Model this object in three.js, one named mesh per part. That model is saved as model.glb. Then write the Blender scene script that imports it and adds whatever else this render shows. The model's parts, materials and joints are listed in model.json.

==

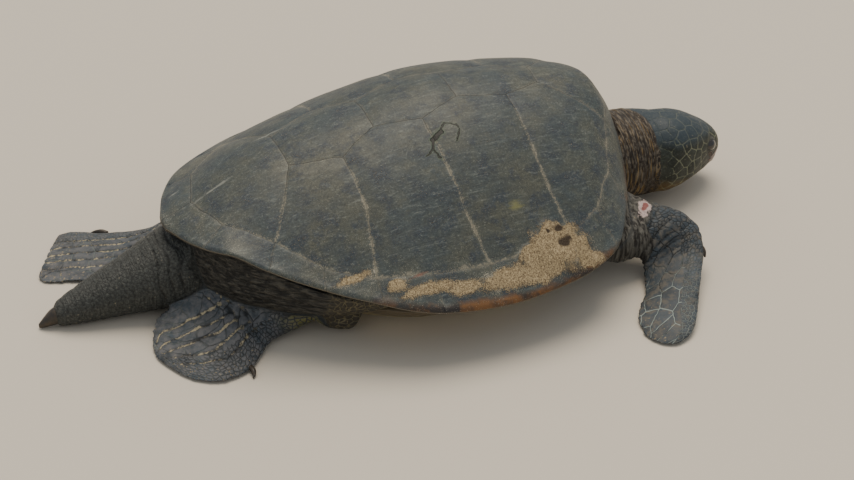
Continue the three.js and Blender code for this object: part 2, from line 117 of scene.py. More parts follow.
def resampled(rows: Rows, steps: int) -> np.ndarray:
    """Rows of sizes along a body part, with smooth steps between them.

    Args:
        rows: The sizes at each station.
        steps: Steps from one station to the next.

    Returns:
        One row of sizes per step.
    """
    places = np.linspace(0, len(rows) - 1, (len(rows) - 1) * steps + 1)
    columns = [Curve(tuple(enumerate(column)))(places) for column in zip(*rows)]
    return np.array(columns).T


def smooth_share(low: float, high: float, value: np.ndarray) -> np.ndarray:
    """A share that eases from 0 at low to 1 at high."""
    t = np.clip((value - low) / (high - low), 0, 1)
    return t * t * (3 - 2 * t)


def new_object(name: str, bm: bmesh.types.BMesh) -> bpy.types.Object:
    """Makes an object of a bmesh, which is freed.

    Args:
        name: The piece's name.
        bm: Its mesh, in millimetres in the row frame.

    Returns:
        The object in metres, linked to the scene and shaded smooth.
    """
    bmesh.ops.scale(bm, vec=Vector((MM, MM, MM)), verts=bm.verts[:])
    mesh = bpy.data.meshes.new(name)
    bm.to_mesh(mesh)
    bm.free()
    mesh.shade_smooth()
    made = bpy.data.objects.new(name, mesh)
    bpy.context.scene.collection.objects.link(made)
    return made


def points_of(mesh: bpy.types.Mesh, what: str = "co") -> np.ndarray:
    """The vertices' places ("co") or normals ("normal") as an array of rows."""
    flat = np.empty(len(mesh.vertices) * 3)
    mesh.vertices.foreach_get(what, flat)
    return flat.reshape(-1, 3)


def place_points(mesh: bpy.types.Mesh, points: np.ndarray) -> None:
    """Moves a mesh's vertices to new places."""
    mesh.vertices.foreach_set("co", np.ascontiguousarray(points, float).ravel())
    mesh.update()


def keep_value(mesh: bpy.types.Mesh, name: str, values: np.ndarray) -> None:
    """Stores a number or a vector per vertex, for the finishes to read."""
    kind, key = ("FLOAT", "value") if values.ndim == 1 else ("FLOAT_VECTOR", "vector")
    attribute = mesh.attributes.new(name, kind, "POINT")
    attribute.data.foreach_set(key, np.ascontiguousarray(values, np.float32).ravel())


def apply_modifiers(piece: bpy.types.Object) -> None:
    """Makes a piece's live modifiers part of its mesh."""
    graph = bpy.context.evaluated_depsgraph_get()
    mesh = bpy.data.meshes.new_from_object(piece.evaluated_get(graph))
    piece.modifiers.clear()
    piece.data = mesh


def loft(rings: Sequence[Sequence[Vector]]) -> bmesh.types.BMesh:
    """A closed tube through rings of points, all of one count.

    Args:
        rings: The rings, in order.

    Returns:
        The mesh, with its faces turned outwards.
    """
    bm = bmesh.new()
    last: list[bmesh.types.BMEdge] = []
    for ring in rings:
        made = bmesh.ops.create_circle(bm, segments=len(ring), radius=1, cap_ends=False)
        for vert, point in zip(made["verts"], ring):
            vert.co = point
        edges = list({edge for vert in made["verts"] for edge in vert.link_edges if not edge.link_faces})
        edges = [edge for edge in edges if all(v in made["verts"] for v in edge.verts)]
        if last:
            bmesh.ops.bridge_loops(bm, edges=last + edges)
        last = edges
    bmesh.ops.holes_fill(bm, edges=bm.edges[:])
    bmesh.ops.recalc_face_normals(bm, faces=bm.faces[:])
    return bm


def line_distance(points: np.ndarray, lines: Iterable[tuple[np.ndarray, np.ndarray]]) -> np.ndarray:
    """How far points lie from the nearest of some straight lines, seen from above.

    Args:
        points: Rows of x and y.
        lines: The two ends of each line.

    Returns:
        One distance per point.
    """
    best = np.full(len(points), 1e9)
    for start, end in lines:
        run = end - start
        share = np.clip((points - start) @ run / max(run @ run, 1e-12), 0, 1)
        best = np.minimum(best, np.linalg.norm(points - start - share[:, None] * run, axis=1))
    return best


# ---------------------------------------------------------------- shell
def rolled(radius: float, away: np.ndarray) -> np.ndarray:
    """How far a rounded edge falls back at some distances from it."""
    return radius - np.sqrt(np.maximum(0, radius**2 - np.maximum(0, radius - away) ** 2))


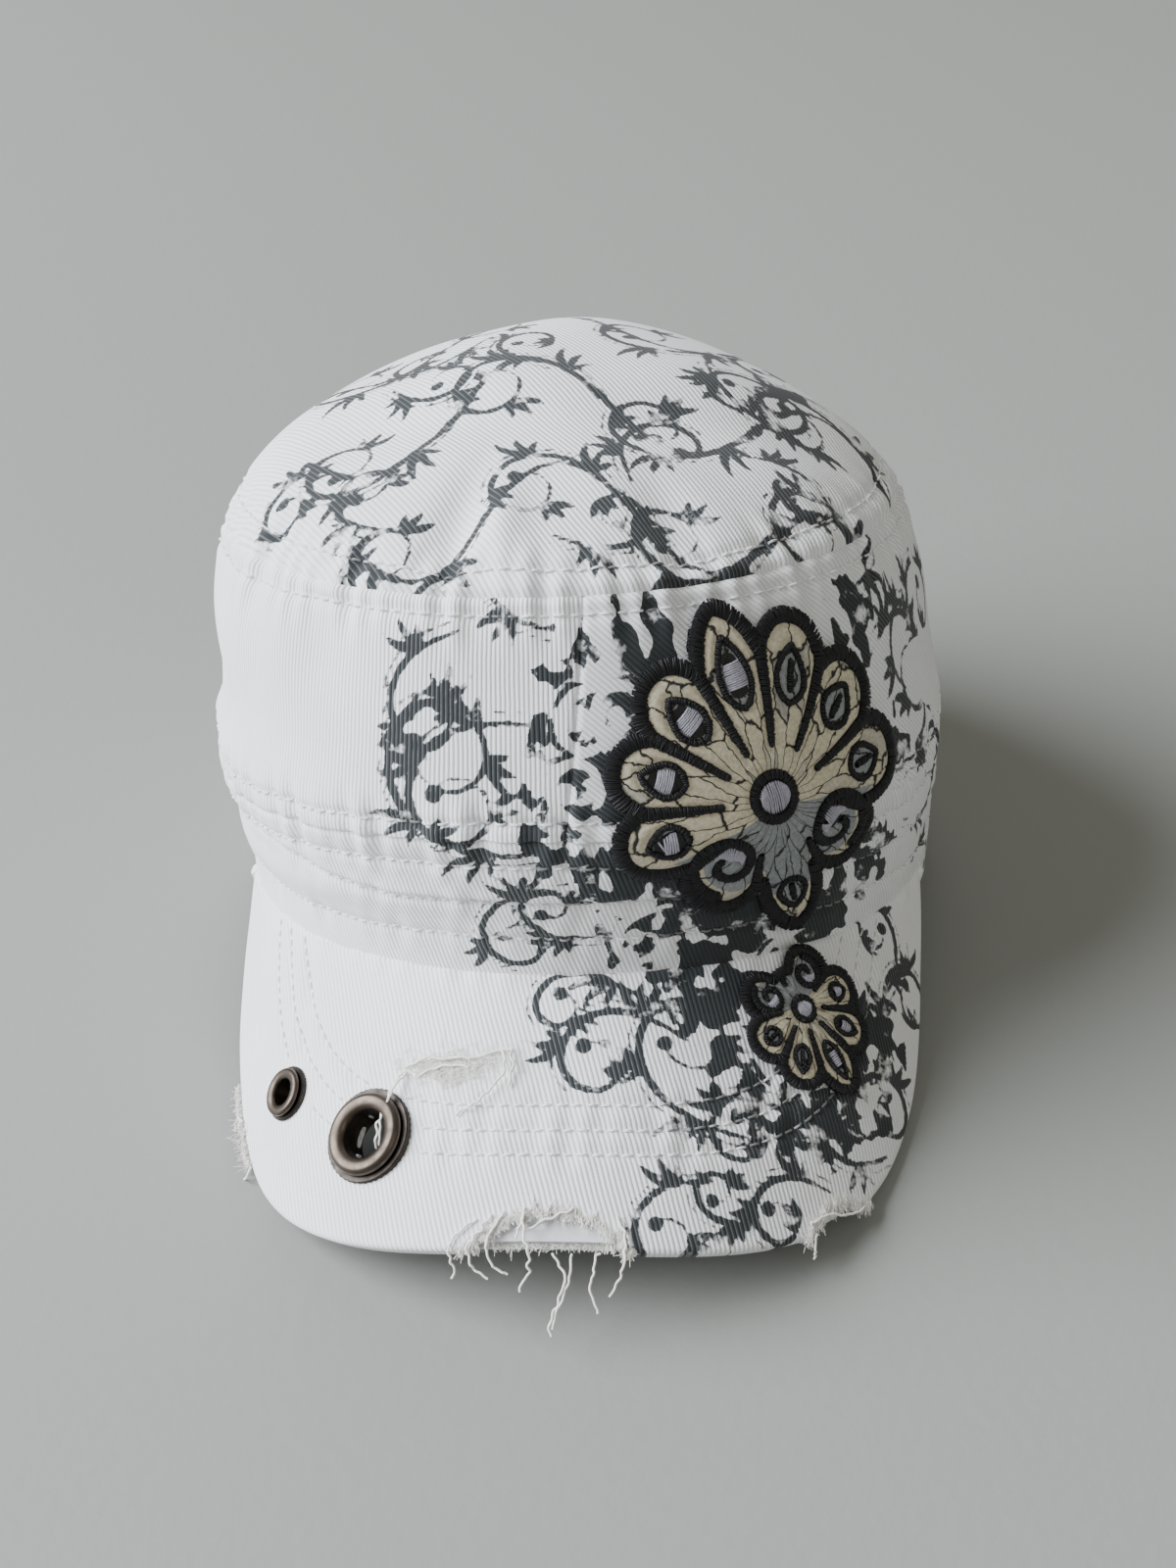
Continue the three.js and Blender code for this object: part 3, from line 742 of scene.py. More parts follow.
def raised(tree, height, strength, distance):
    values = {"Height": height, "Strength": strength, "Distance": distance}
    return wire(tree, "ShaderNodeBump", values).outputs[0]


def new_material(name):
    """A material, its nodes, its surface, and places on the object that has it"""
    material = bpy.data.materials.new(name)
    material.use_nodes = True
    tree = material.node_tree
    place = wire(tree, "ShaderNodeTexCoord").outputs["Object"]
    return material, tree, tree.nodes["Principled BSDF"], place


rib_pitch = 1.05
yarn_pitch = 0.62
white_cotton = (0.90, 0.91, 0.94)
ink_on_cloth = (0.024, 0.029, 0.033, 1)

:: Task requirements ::
Above are the records; print exactly the lines from the line with "742 of scene.py. More parts follow." to the line with "ink_on_cloth = (0.024, 0.029, 0.033, 1)", including both, and nothing else.

:: Exercise output ::
Continue the three.js and Blender code for this object: part 3, from line 742 of scene.py. More parts follow.
def raised(tree, height, strength, distance):
    values = {"Height": height, "Strength": strength, "Distance": distance}
    return wire(tree, "ShaderNodeBump", values).outputs[0]


def new_material(name):
    """A material, its nodes, its surface, and places on the object that has it"""
    material = bpy.data.materials.new(name)
    material.use_nodes = True
    tree = material.node_tree
    place = wire(tree, "ShaderNodeTexCoord").outputs["Object"]
    return material, tree, tree.nodes["Principled BSDF"], place


rib_pitch = 1.05
yarn_pitch = 0.62
white_cotton = (0.90, 0.91, 0.94)
ink_on_cloth = (0.024, 0.029, 0.033, 1)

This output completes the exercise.